Sin decir nada, el tipo delgado se colocó a mis espaldas, y me metió la cara en el balde de agua helada. La mantuvo allí por casi un minuto, hasta que se dio cuenta de que me estaba quedando sin aire.
—Me dirás de donde vienen. ¡Ya mismo! —gritó el flaco, levantándome por los cabellos.
-Del entrepiernas de tu madre.
—¡No te hagas el chistoso! —gruñó, volviendo a sumergirme en el balde.
Cuando al fin logré tomar aire, tosí con fuerza y contesté a secas.
—Venimos de Valencia.
—¿Por qué entraron a nuestro depósito?
—¡No me jodas! —exclamé—. Nosotros llegamos primero.
—¡Eso no me interesa! ¡Robaron nuestras provisiones y luego las quemaron en una explosión!
—¡Ustedes fueron los idiotas que la causaron!
—¡Lleva a este insolente al cuarto de prisioneros! —ordenó el musculoso—. Y asegúrate de vigilarlo, ya se me escapó una primera vez.
—Sí, señor —asintió el flaco, arrastrándome hacia otra habitación estrecha y oscura—. Ni se te ocurra intentar algo —agregó, tirándome al suelo.

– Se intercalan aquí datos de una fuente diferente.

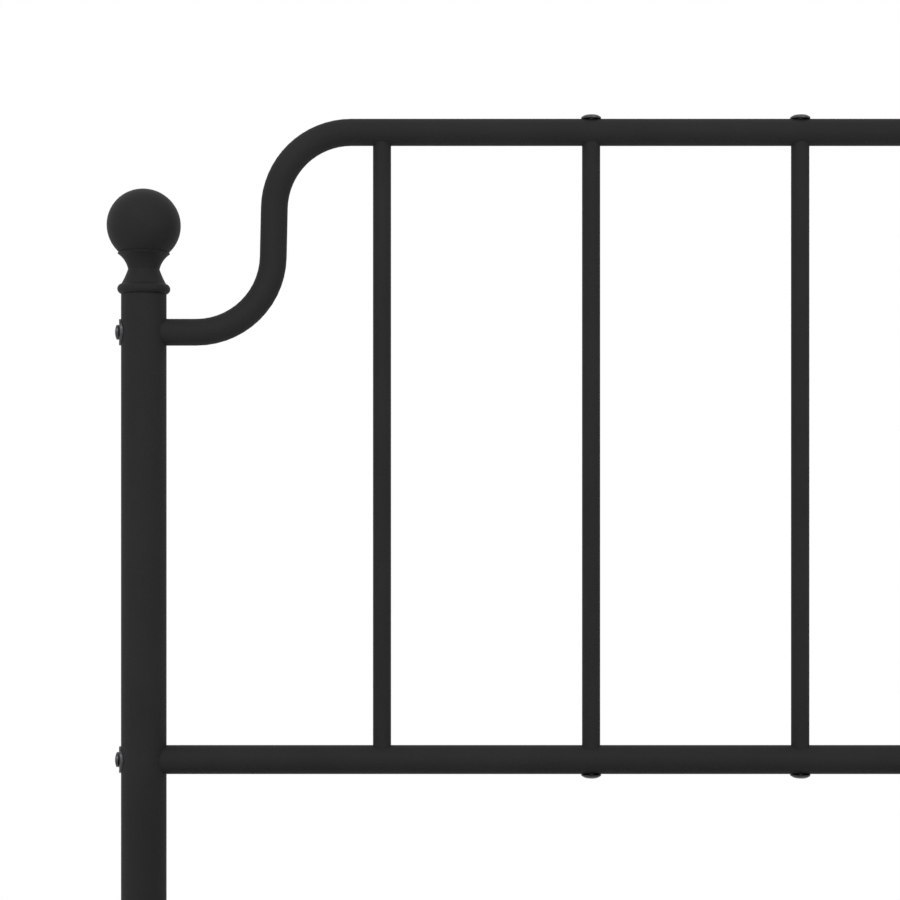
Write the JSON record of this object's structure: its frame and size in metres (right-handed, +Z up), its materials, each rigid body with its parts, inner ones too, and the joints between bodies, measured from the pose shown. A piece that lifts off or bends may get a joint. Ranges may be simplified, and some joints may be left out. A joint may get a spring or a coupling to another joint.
{
  "type": "metal bed frame",
  "caption": "Single bed frame of black steel tube: swan-neck headboard with spindles and ball finials, bolted side rails, a slat deck and screw-adjusted middle feet.",
  "frame": {"origin": "on the floor, in the middle of the bed's overall length and width", "axes": "+X to the right as seen from the foot end, +Y along the bed towards the headboard, +Z up"},
  "size_m": [0.9944, 2.1006, 1],
  "materials": {
    "powder_coated_tube": "matte black powder coat with a fine orange peel",
    "powder_coated_slat": "matte black powder coat",
    "moulded_finial": "satin black moulded plastic",
    "black_zinc_fastener": "black zinc plated steel, semi-gloss",
    "moulded_foot_plastic": "black polyethylene, as moulded",
    "plated_insert": "bright zinc plated steel"
  },
  "bodies": {
    "frame": {"finial_ball_left": "moulded_finial", "finial_ball_right": "moulded_finial", "finial_collar_left": "moulded_finial", "finial_collar_right": "moulded_finial", "finial_studs": "plated_insert", "foot_base_rail": "powder_coated_tube", "foot_post_caps": "moulded_foot_plastic", "foot_post_left": "powder_coated_tube", "foot_post_right": "powder_coated_tube", "foot_top_rail": "powder_coated_tube", "head_base_rail": "powder_coated_tube", "head_lower_rail": "powder_coated_tube", "head_post_left": "powder_coated_tube", "head_post_right": "powder_coated_tube", "head_spindle_1": "powder_coated_tube", "head_spindle_2": "powder_coated_tube", "head_spindle_3": "powder_coated_tube", "head_spindle_4": "powder_coated_tube", "head_top_rail": "powder_coated_tube", "joiner_bolts": "black_zinc_fastener", "leg_inserts": "moulded_foot_plastic", "mid_leg_bolts": "black_zinc_fastener", "mid_leg_left": "powder_coated_tube", "mid_leg_right": "powder_coated_tube", "post_glides": "moulded_foot_plastic", "rail_bolts": "black_zinc_fastener", "rail_end_nuts": "plated_insert", "rail_joiner_left": "powder_coated_tube", "rail_joiner_right": "powder_coated_tube", "saddle_washers": "black_zinc_fastener", "side_rail_bolts": "black_zinc_fastener", "side_rail_end_nuts": "plated_insert", "side_rail_left_foot": "powder_coated_tube", "side_rail_left_head": "powder_coated_tube", "side_rail_right_foot": "powder_coated_tube", "side_rail_right_head": "powder_coated_tube", "slat_1": "powder_coated_slat", "slat_10": "powder_coated_slat", "slat_11": "powder_coated_slat", "slat_12": "powder_coated_slat", "slat_2": "powder_coated_slat", "slat_3": "powder_coated_slat", "slat_4": "powder_coated_slat", "slat_5": "powder_coated_slat", "slat_6": "powder_coated_slat", "slat_7": "powder_coated_slat", "slat_8": "powder_coated_slat", "slat_9": "powder_coated_slat", "slat_ledge_left_foot": "powder_coated_tube", "slat_ledge_left_head": "powder_coated_tube", "slat_ledge_right_foot": "powder_coated_tube", "slat_ledge_right_head": "powder_coated_tube", "slat_rivet_nuts": "plated_insert", "slat_screws": "black_zinc_fastener", "spindle_bolts": "black_zinc_fastener", "spindle_end_nuts": "plated_insert"},
    "left_foot": {"foot_spindle_left": "plated_insert", "foot_pad_left": "moulded_foot_plastic"},
    "right_foot": {"foot_spindle_right": "plated_insert", "foot_pad_right": "moulded_foot_plastic"}
  },
  "joints": [
    {"name": "left_foot_height", "type": "slide", "parent": "frame", "child": "left_foot", "axis": [0, 0, -1], "range_m": [-0.015, 0]},
    {"name": "right_foot_height", "type": "slide", "parent": "frame", "child": "right_foot", "axis": [0, 0, -1], "range_m": [-0.015, 0]}
  ]
}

Escuché cómo daba un sonoro portazo, y poco a poco sus pasos se alejaron del lugar. De repente, sentí una fuerte punzada en el muslo izquierdo, y al mirar mi pierna, recordé que debía encargarme de la herida lo pronto más pronto posible o esta podría infectarse. Logré arrancar un trozo de mi camiseta con los dientes, y lo dejé caer al suelo mientras pensaba en en cómo extraer el vidrio de manera segura.
—Hola —me saludó una voz femenina, parecía provenir del interior del cuarto—, ¿quién eres?